MORGANTOWN, W.Va. (July 26, 2002) -- In a special editorial in today's edition of the journal Neurosurgery, three sports medicine experts contend that ephedrine and creatine use among football players may be a factor in a surge of heat stroke deaths since 1995.
Deaths from heatstroke -- once occurring at a rate of four to five a year -- were nearly eliminated from U.S. football by 1985 because of active efforts to keep players supplied with water, according to Julian Bailes, M.D., principal author of the report and chair of neurosurgery at West Virginia University.
"In the ten years from 1985 through 1994, only six deaths secondary to dehydration and heatstroke were recorded among football players -- a rate of 0.6 per year," said Dr. Bailes, who is a consultant to the National Football League Players Association on health issues. "But there were four deaths each in 1995, 1998, 2000, and 2001."
All, including the widely-reported collapse and death of Korey Stringer of the Minnesota Vikings in August 2001, happened during summer practices.

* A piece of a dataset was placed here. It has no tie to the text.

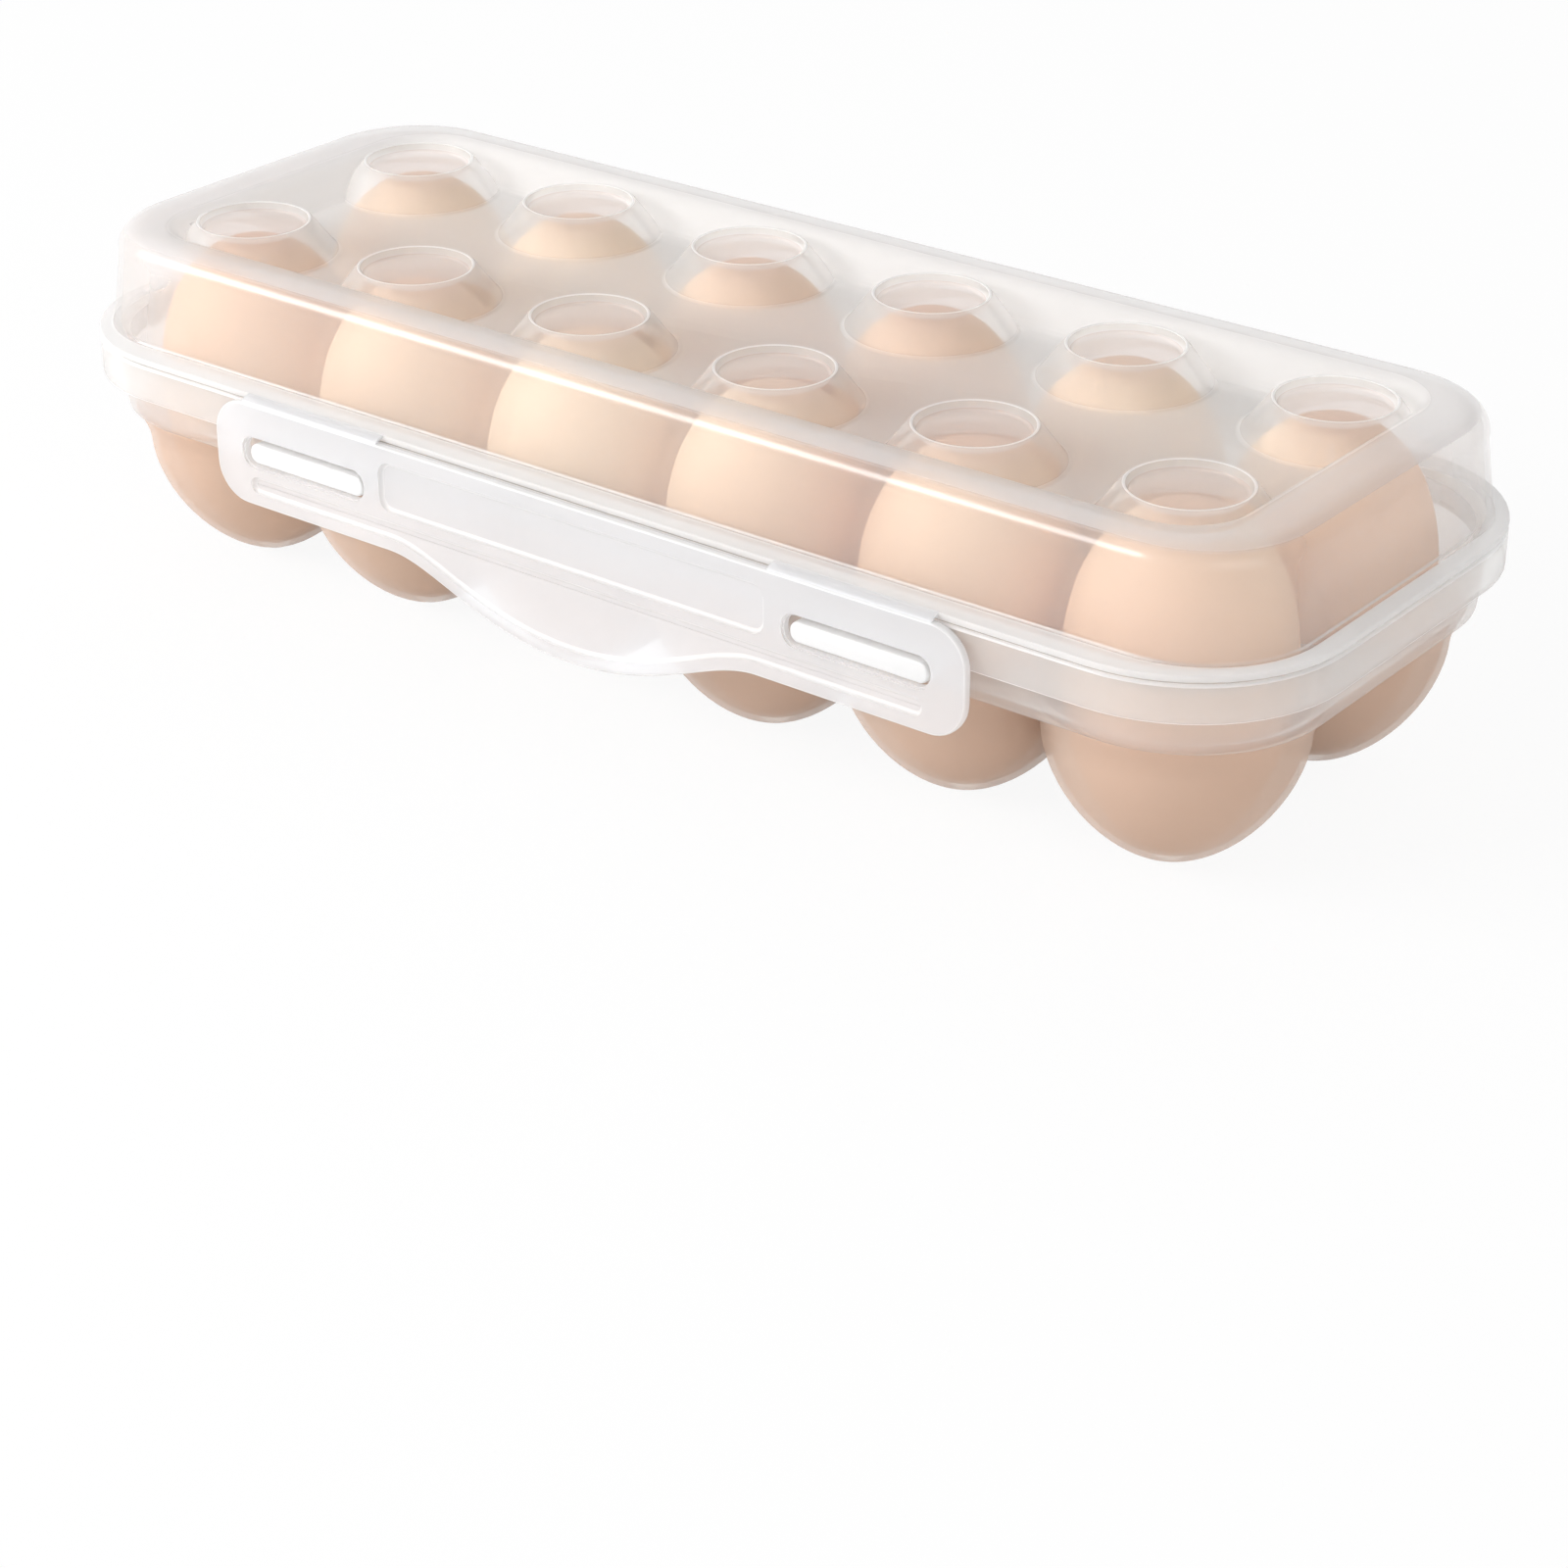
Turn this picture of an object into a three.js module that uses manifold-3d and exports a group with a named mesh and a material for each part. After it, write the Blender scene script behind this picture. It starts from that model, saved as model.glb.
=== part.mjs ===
import * as THREE from 'three';
import { mergeVertices } from 'three/addons/utils/BufferGeometryUtils.js';
import Module from 'manifold-3d';

// Egg storage box: a moulded tray with two rows of egg cups, a lid that opens on two snap hinges at the
// rear, and a latch on the lid's front edge whose slots go over two catch bars of the tray.
// Millimetres, +Z up, the length along X, the front at -Y. Heights are measured above the cups' feet.

const columns = 6;
const rowSides = [-1, 1];
const columnPitch = 47;
const rowPitch = 51.8;
const rimReach = 34;
const rimCorner = 33;
const wall = 1.2;
const rimHeight = 52;
const seatGap = 0.3;
const runningGap = 0.4;
const overrun = 3;

const cornerSteps = 6;
const cupSegments = 16;
const bossSegments = 16;
const eggSegments = 12;
const eggRows = 7;

const cup = {
  radius: 25.3,
  bowlHeight: 27.5,
  fullness: 1.7,
  footRadius: 5,
  flareRadius: 28,
  bowlShares: [0.06, 0.24, 0.52, 1],
  flareShares: [[0.35, 0.5], [1, 1]],
};

const tray = {
  flange: 1.3,
  edgeRound: 0.6,
  skirtHeight: 7.9,
  wallInsetX: 3.1,
  wallInsetY: 4.3,
  wallDraft: 0.9,
  wallCorner: 29,
  deckDrop: 16.8,
};

const lid = {
  flange: 1.5,
  edgeRound: 0.4,
  ribDepth: 4.7,
  ribGap: 0.5,
  footInsetX: 4,
  footInsetY: 5.7,
  footCorner: 24.5,
  draft: 1.5,
  eggHeadroom: 0.7,
  shoulderRound: 6,
  shoulderCorner: 19,
  crestReachX: 15,
  crestReachY: 17.5,
  crestCorner: 13.4,
  crestDrop: 0.2,
  valleyDepth: 7.4,
  valleyRun: 7,
  valleyOffset: 0.5,
};

const boss = {
  baseRadius: 17.9,
  fillet: 0.8,
  ringOuter: 12.3,
  ringRound: 0.5,
  ringInner: 11,
  dishRadius: 10.4,
  dishDepth: 2,
};

const latch = {
  halfLength: 95,
  thickness: 1.8,
  standOff: 0.7,
  bottomDrop: 22.2,
  tabDrop: 33.3,
  tabHalf: 47,
  tabCrownShare: 0.5,
  tabRootShare: 0.75,
  cornerRadius: 8,
  axisShare: 0.33,
  topGap: 0.3,
  webHalfStart: 49.5,
  webEndInset: 8,
  webRadius: 0.9,
  slotStart: 53.5,
  slotEndInset: 8,
  slotTopDrop: 7.1,
  slotHeight: 6.3,
  slotCorner: 2.9,
  recess: 0.5,
  border: 2.8,
  panelHalf: 49,
  panelTopDrop: 3,
  panelHeight: 10.6,
  panelCorner: 3,
  skirtPanelDrop: 15.6,
  skirtPanelEndInset: 9.5,
};

const catchBar = {
  endGap: 3.3,
  lowGap: 0.4,
  skirtGap: 0.5,
  faceInset: 0.8,
  rampDepth: 1.3,
  rampHeight: 2.6,
};

const hinge = {
  offset: 75,
  clipWidth: 18,
  clipOuter: 3.1,
  pinRadius: 1.5,
  skirtGap: 0.5,
  axisDrop: 1.5,
  earThickness: 3,
  earRadius: 2.6,
  earHeight: 6,
  mouthShare: 0.7,
};

const egg = {
  cupGap: 2.2,
  height: 70,
  lowShare: 0.5,
  lowFullness: 1.9,
  highFullness: 1.8,
};

const cupSpanX = (columns - 1) * columnPitch / 2;
const cupSpanY = (rowSides.length - 1) * rowPitch / 2;
const rimHalf = { x: cupSpanX + rimReach, y: cupSpanY + rimReach };
const deckBottom = rimHeight - tray.deckDrop;
const deckTop = deckBottom + wall;
const skirtBottom = rimHeight - tray.skirtHeight;
const lidBottom = rimHeight + seatGap;
const flangeTop = lidBottom + lid.flange;
const eggBottom = wall + seatGap;
const crestTop = eggBottom + egg.height + lid.eggHeadroom + wall + boss.dishDepth;
const shoulderTop = crestTop + lid.crestDrop;
const valleyFloor = crestTop - lid.valleyDepth;
const latchTop = lidBottom + lid.flange / 2 - latch.webRadius - latch.topGap;
const latchBack = rimHalf.y + latch.standOff;
const latchFace = latchBack + latch.thickness;
const slotTop = lidBottom - latch.slotTopDrop;
const slotBottom = slotTop - latch.slotHeight;
const slotEnd = latch.halfLength - latch.slotEndInset;
const webEnd = latch.halfLength - latch.webEndInset;
const latchAxis = { y: -(latchBack + latch.thickness * latch.axisShare), z: lidBottom + lid.flange / 2 };
const hingeAxis = {
  y: rimHalf.y + hinge.clipOuter + hinge.skirtGap,
  z: rimHeight - hinge.axisDrop,
};
const frontReach = latchFace;
const rearReach = hingeAxis.y + hinge.clipOuter;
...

Bailes, along with Robert C. Cantu, M.D., of Emerson Hospital, Concord, Mass., and Arthur L. Day. M.D., of Brigham and Women's Hospital, Boston, argue in the editorial that popular diet supplements may have a significant impact on the body's ability to remain properly hydrated during stressful exercise in hot weather.
"Athletes, coaches, trainers and team physicians should be vigilant for the signs of heat stress," Bailes said. "We have put more effort into letting players know that there are well-recognized risks in using unregulated diet supplements."
Ephedrine and related compounds, sold as "herbal energy" products, are promoted as weight-loss and energy-booster compounds. The herbal product, also sold as Ma-huang, has an amphetamine-like effect. It can have serious potential side effects on the heart and central nervous system, as well as raising core body temperature and decreasing the body's ability to cool.
Creatine monohydrate is marketed as a muscle builder. It has been shown to shift body water from the bloodstream into muscle cells, which makes heatstroke more likely.
Use of both products is common in athletes, although the NFL and the NCAA have both taken steps recently to ban ephedrine use.
A graph presented in the paper shows the rate of heat-related deaths among U.S. football players dropping steadily from 1965 to 1984 -- and trending up sharply after 1994. The authors note that the federal law that exempted diet supplements from Food and Drug Administration regulation was passed in 1994.
The editor of the journal, Michael L.J. Apuzzo, M.D., said Bailes' report provides important documentation of the use and risks of supplements in sports, "particularly during summer training camp, when intense physical and mental stress for all athletes is exacerbated by temperature and humidity."
"Unfortunately, in sports medicine, new science is often advanced only after fatalities gain media attention," said Ronnie P. Barnes, head athletic trainer for the New York Giants, and president of the Professional Football Athletic Trainers' Society. In comments published with the journal editorial, Barnes endorsed the NFL ephedrine ban and called for the adoption of a hydration plan for all athletes in all sports.